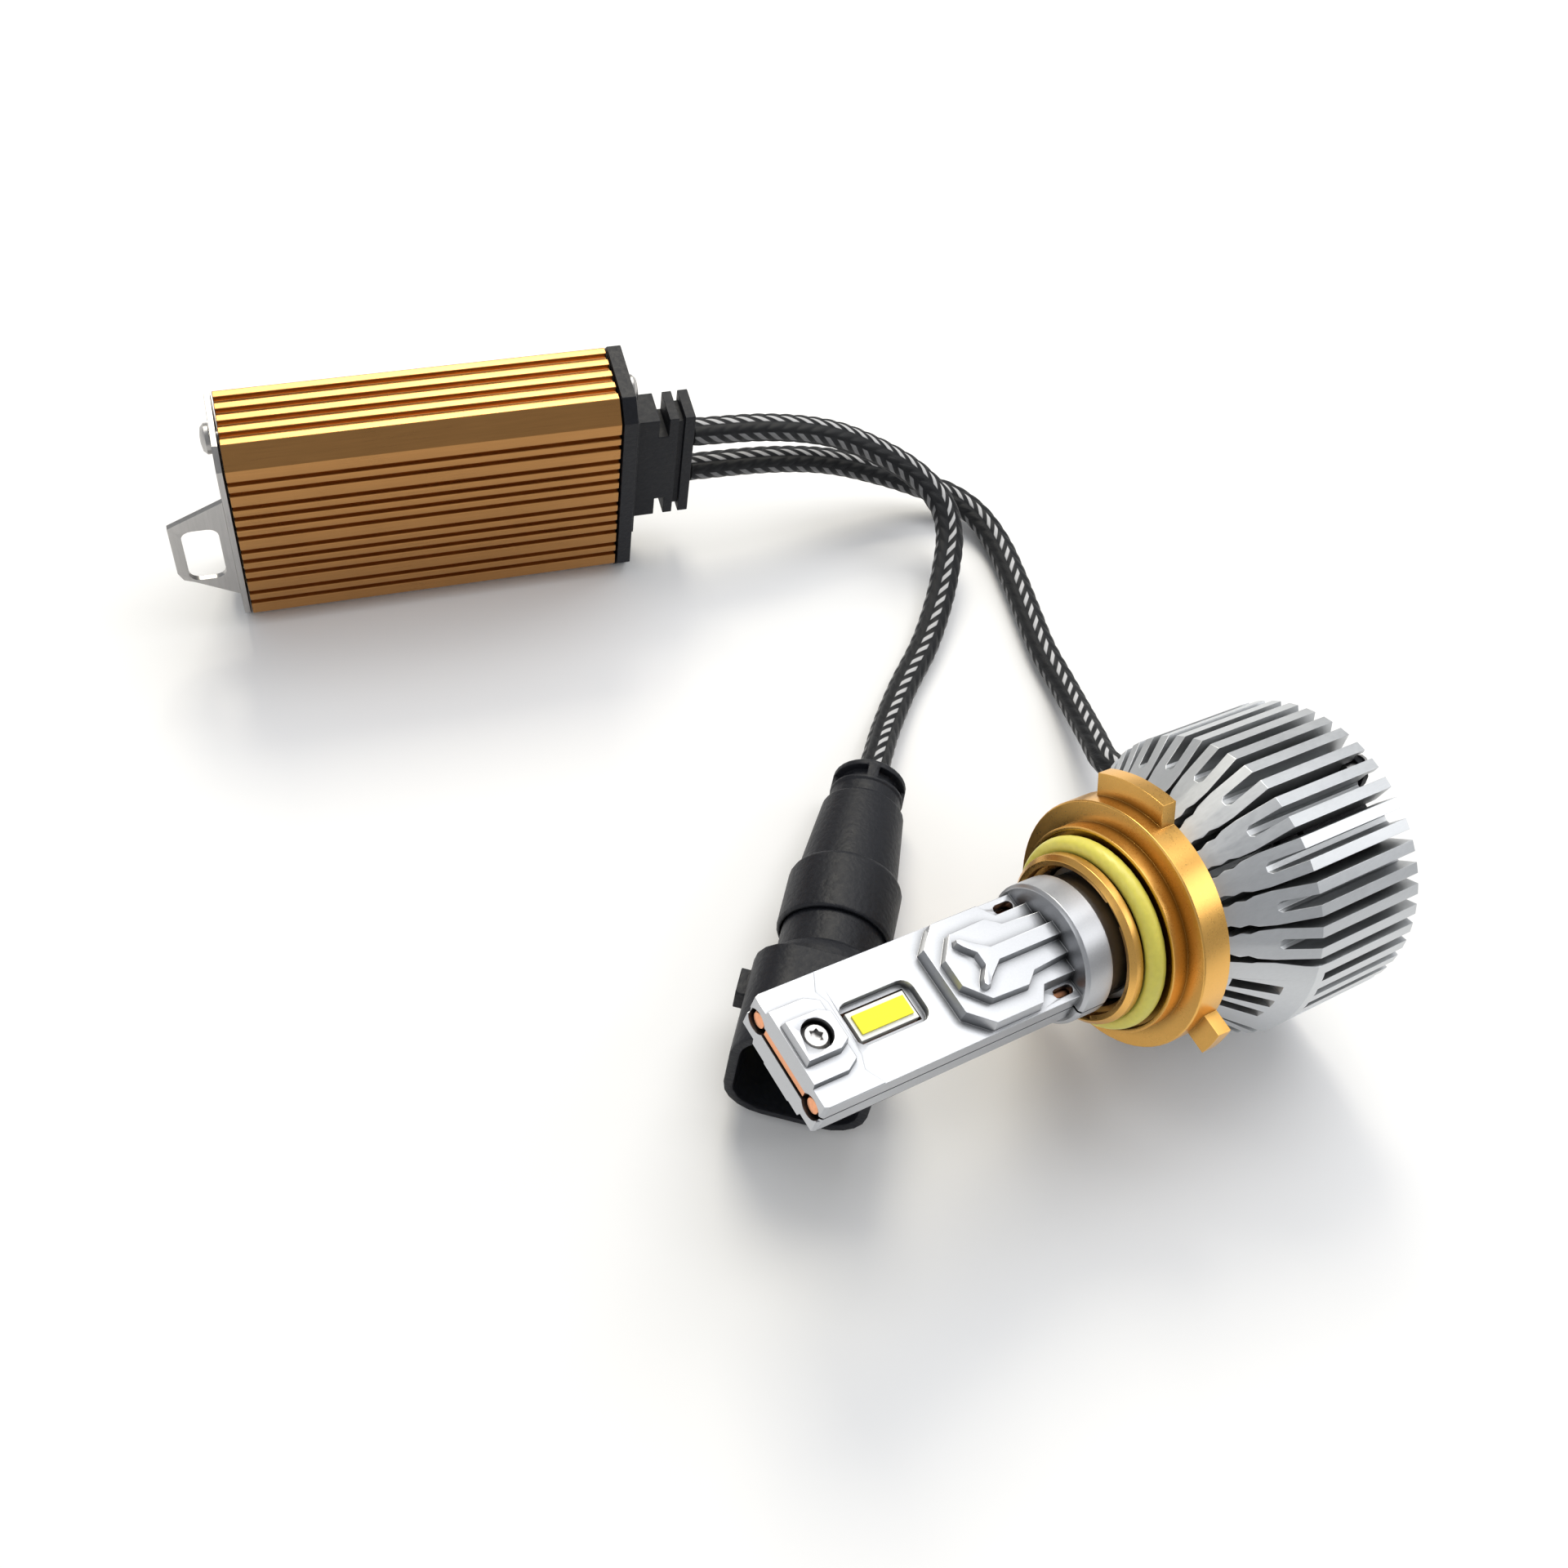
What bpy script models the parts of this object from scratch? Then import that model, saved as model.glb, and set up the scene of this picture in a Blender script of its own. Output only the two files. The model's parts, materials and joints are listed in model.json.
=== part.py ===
"""LED headlight bulb with its driver box, two braided cables and a feed plug.

Everything lies on a table at Z = 0. The origin is the centre of the base of the bulb and the
driver box together. Lengths are written in millimetres and scaled to metres as they are built.

Three local frames carry the pieces:
  bulb    Z runs along the bulb to its nose, Y points out of the upper blade face, Z = 0 is the
          front edge of the mounting flange.
  driver  X runs along the box to its cable end, Y through its depth, Z up.
  plug    Z runs from the cable end to the open hood, Y up.
"""

import math

import bmesh
import bpy
from mathutils import Matrix, Vector

MM = 0.001
GAP = 0.3                        # face to face clearance between neighbouring solids

# Where the three assemblies lie
BULB_PLACE = (20.75, -50.74)
BULB_NOSE_UP = 10.585            # degrees, the heat sink's rear rim and the plug carry the bulb
DRIVER_PLACE = (-48.92, 56.69)
DRIVER_TURN = -15.613            # degrees about Z
PLUG_PLACE = (15.00, -9.85)
PLUG_HEADING = -133.4            # degrees about Z, from the cable end to the hood

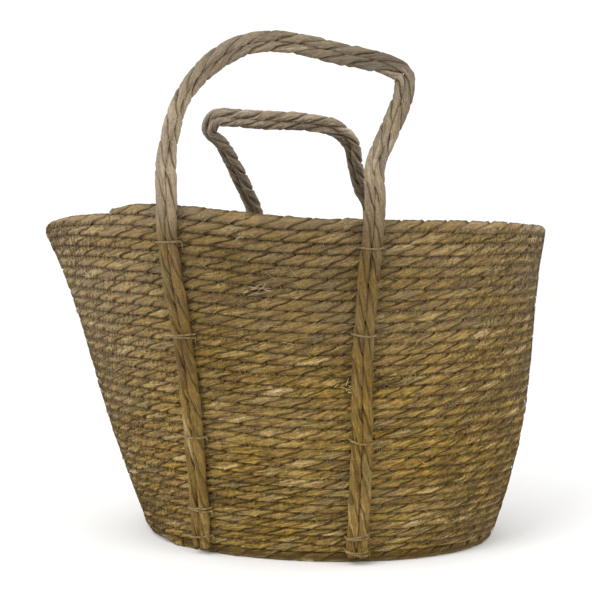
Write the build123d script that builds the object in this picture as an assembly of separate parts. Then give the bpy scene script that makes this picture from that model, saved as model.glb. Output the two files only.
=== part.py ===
from build123d import *
import math
import os

# Seagrass storage basket. One twisted seagrass cord is coiled into an oval base, a flaring wall and a
# rim. Two rope handles, each of two cords side by side, run down the wall as straps that twine ties
# hold to it. Each handle swings about the rope's bend just above the rim.
# Origin: centre of the base's underside. +X along the long side, -Y to the front, +Z up. Millimetres.

# ---- Driving dimensions ----
CORD = 8.5                # diameter of the seagrass cord, and so the wall's and the base's thickness
ROPE = 8.0                # diameter of the cords of the handles and straps
RIM_CORD = 9.2            # the last course is laid with a slightly thicker cord
WALL_TOP = 259.0          # height of the wall where the rim course begins
BASE_HALF_LENGTH = 151.0  # outer half-axes of the oval at the floor
BASE_HALF_WIDTH = 116.0
RIM_HALF_LENGTH = 217.0   # and at the top of the wall
RIM_HALF_WIDTH = 147.0
RIM_SHIFT = -20.5         # the wall leans towards -X on its way up
SHIFT_CURVE = 1.7         # and leans more the higher it gets
BASE_TURN = -8.0          # degrees that the oval is turned at the floor
BELLY = 2.6               # the wall swells out low down and draws in below the rim
SWELL = 4.0               # and is a little fuller halfway up
WALL_LEVELS = 9           # ovals that each wall surface is lofted through

GAP = 0.3                 # clearance between a handle's two cords
WALL_GAP = 0.8            # clearance of a strap on the wall
EDGE_ROUND = 4.0          # rounding of the base's lower and upper edge

FRONT_HINGE_Y = -146.5    # each handle bends about a line along X, level with these points
FRONT_HINGE_Z = 281.5
BACK_HINGE_Y = 149.5
BACK_HINGE_Z = 272.5
BACK_LEAN = 40.0          # degrees that the back handle leans in over the mouth at rest
STRAP_DROP = 7.6          # a strap's top stops this far below the bend, so that the handle can fold
STRAP_FOOT = 7.0          # height of a strap's trimmed lower end

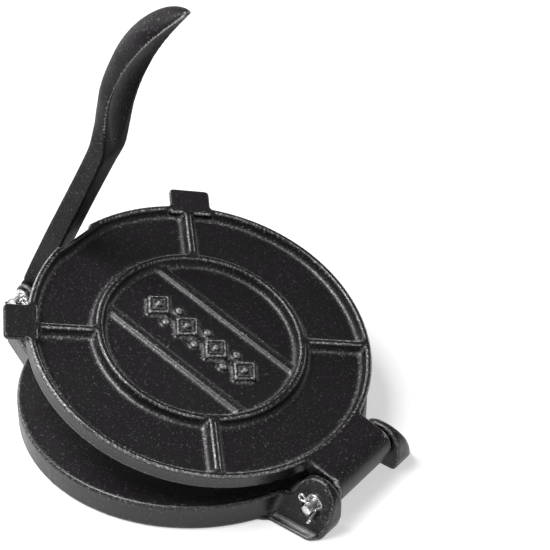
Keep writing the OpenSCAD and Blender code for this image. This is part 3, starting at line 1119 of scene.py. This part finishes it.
@dataclass
class HandleCasting(Casting):
    """The lever: a square shaft from hub to elbow, then a full round grip with a thumb dish."""

    name: str = "handle_casting"
    body: Body = Body.HANDLE
    slot: str = "handle_iron"
    node: str = "press_handle"
    # Its outer edges are worn and painted with a highlight; its inner corners and glints are
    # painted highlights.
    finish: SeasonedIron = SeasonedIron(
        "handle_seasoned_iron",
        rubbed=grey(0.55),
        corner=grey(0.02),
        glint=grey(0.13),
        calm_glint=0.8,
        calm_grain=1.0,
        breakup=0.15,
        matt=0.58,
        specular=0.16,
    )
    voxel: float = 0.5 * MM
    fillet: float = 1.5 * MM
    edge: float = 0.5 * MM
    bend: float = 2.2 * MM
    lean: float = 26.0
    hub_radius: float = 8.2
    hub_half_width: float = 7.0
    bore_radius: float = 3.08
    lip: float = 1.5
    lip_squareness: float = 12.0
    bend_start: float = 150 * MM
    bend_length: float = 22 * MM
    shaft_wear: float = 0.12
    ring_step: float = 1.5
    ring_points: int = 40
    stations: tuple[Station, ...] = (
        Station(5.5, 7.0, 4.5, -8.4, 16.0),
        Station(22.0, 7.0, 4.5, -8.8, 16.0),
        Station(50.0, 7.6, 4.6, -8.6, 16.0),
        Station(108.0, 8.0, 4.6, -7.8, 14.0),
        Station(132.0, 9.0, 4.6, -7.4, 12.0),
        Station(147.0, 10.2, 4.4, -8.0, 7.0, 2.0, 0.0),
        Station(160.0, 11.2, 1.2, -11.2, 3.6, 6.0, 1.0),
        Station(174.0, 12.6, -2.8, -15.3, 2.5, 9.4, 2.4),
        Station(189.0, 14.2, -5.4, -18.9, 2.2, 11.8, 3.2),
        Station(206.0, 14.9, -5.9, -20.3, 2.1, 13.6, 3.4),
        Station(224.0, 15.4, -4.6, -19.9, 2.1, 14.5, 3.4),
        Station(240.0, 15.4, -1.8, -16.8, 2.1, 14.6, 3.0),
        Station(253.0, 13.0, 1.4, -11.6, 2.1, 12.1, 2.3),
        Station(262.0, 8.4, 4.2, -5.6, 2.1, 7.6, 1.4),
        Station(267.0, 4.8, 5.8, -0.4, 2.1, 4.0, 0.7),
        Station(270.4, 1.7, 7.0, 4.4, 2.1, 0.9, 0.1),
    )

    def value(self, name: str, along: float) -> float:
        """Returns a station's size at any place, on a smooth curve through the stations.

        Args:
            name: The size's field name.
            along: Distance from the axle.

        Returns:
            The size there, in millimetres.
        """
        xs = [s.along for s in self.stations]
        ys = [getattr(s, name) for s in self.stations]
        k = min(max(int(np.searchsorted(xs, along)) - 1, 0), len(xs) - 2)
        steps = [(ys[i + 1] - ys[i]) / (xs[i + 1] - xs[i]) for i in range(len(xs) - 1)]
        pairs = zip(steps, steps[1:])
        slopes = [steps[0], *((a + b) / 2 if a * b > 0 else 0.0 for a, b in pairs), steps[-1]]
        gap = xs[k + 1] - xs[k]
        t = min(max((along - xs[k]) / gap, 0.0), 1.0)
        start = (1 + 2 * t) * (1 - t) ** 2 * ys[k] + t * (1 - t) ** 2 * gap * slopes[k]
        end = t * t * (3 - 2 * t) * ys[k + 1] + t * t * (t - 1) * gap * slopes[k + 1]
        return start + end

    def section(self, along: float) -> np.ndarray:
        """Draws the closed outline of the lever at one place.

        Args:
            along: Distance from the axle, in millimetres.

        Returns:
            Its points in metres, face first, as X, Y and Z.
        """
        names = ("half_width", "face", "back", "squareness", "dish_width", "dish_depth")
        half, face, back, square, width, depth = (self.value(name, along) for name in names)
        lip = min(self.lip, (face - back) / 2)
        middle = face - lip
        across = np.sin(np.linspace(-math.pi / 2, math.pi / 2, self.ring_points))
        power = self.lip_squareness
        top = middle + lip * (1 - np.abs(across) ** power).clip(0) ** (1 / power)
        if depth > 0:
            top -= depth * (1 - (across * half / width) ** 2).clip(0)
        bottom = middle - (middle - back) * (1 - np.abs(across) ** square).clip(0) ** (1 / square)
        across_all = np.concatenate([across, across[-2:0:-1]]) * half
        offset = np.concatenate([top, bottom[-2:0:-1]])
        return np.stack([offset, across_all, np.full_like(offset, along)], 1) * MM

    def hub(self) -> Mesh:
        """Turns the round hub with its bore.

        Returns:
            The hub, with its axis along Y.
        """
        half, outer, inner = self.hub_half_width, self.hub_radius, self.bore_radius
        profile = [(outer, -half), (outer, half), (inner, half), (inner, -half)]
        return lathed("hub", [(radius * MM, along * MM) for radius, along in profile])

    def worn(self, points: np.ndarray) -> np.ndarray:
        """Returns how much of the wear and painted highlight points keep: both stay mostly on the
        grip's lip, which hands polish.
        """
        along = (points[:, 2] - self.bend_start) / self.bend_length
        return self.shaft_wear + (1 - self.shaft_wear) * along.clip(0, 1)

    def pose(self, shop: Workshop) -> Matrix:
        """Returns the turn and shift that take the upright lever to its leaning rest."""
        pivot = Matrix.Translation(shop.pivot("handle_pivot"))
        return pivot @ Matrix.Rotation(math.radians(self.lean), 4, "Y")

    def solid(self, shop: Workshop, material: Material) -> Mesh:
        """Lofts the lever and joins its hub.

        Args:
            shop: The frame and what the sub-assemblies share.
            material: Not used; the lever gets its finish with its cast skin.

        Returns:
            The sharp solid in its place in the frame.
        """
        start, end = self.stations[0].along, self.stations[-1].along
        places = np.linspace(start, end, round((end - start) / self.ring_step))
        rings = [self.section(along) for along in places]
        skin = welded(lofted("lever", rings), turn_out=True)
        solid = joined(self.name, [skin, self.hub()])
        solid.transform(self.pose(shop))
        return solid


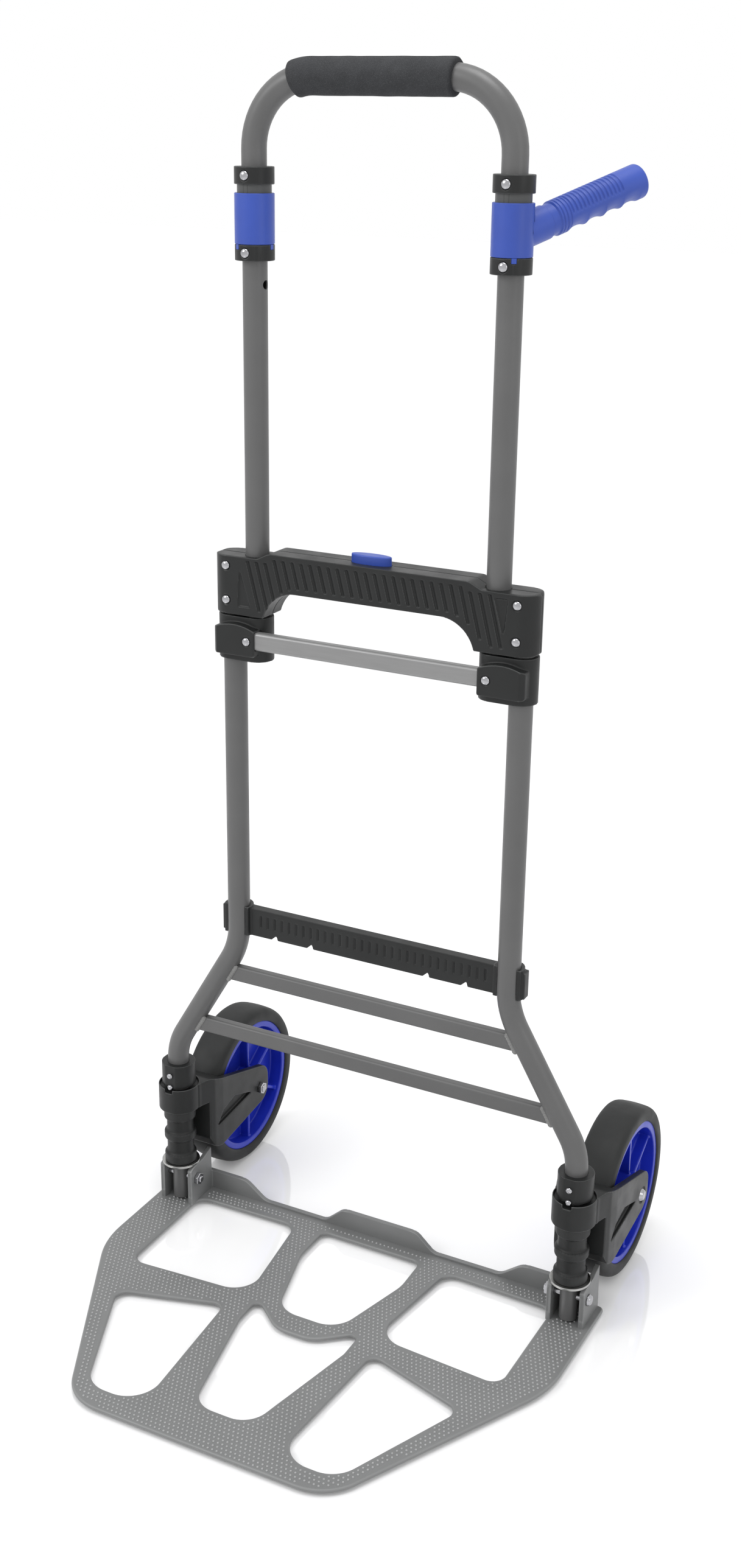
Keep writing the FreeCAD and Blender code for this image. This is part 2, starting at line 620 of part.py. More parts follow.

* * * * * * * * *

● Given problem
Scan the material above for the string "from" and return the lines that hold it.

● Correct output
What bpy script models the parts of this object from scratch? Then import that model, saved as model.glb, and set up the scene of this picture in a Blender script of its own. Output only the two files. The model's parts, materials and joints are listed in model.json.
  plug    Z runs from the cable end to the open hood, Y up.
from mathutils import Matrix, Vector
PLUG_HEADING = -133.4            # degrees about Z, from the cable end to the hood
Write the build123d script that builds the object in this picture as an assembly of separate parts. Then give the bpy scene script that makes this picture from that model, saved as model.glb. Output the two files only.
from build123d import *
    """The lever: a square shaft from hub to elbow, then a full round grip with a thumb dish."""
            along: Distance from the axle.
            along: Distance from the axle, in millimetres.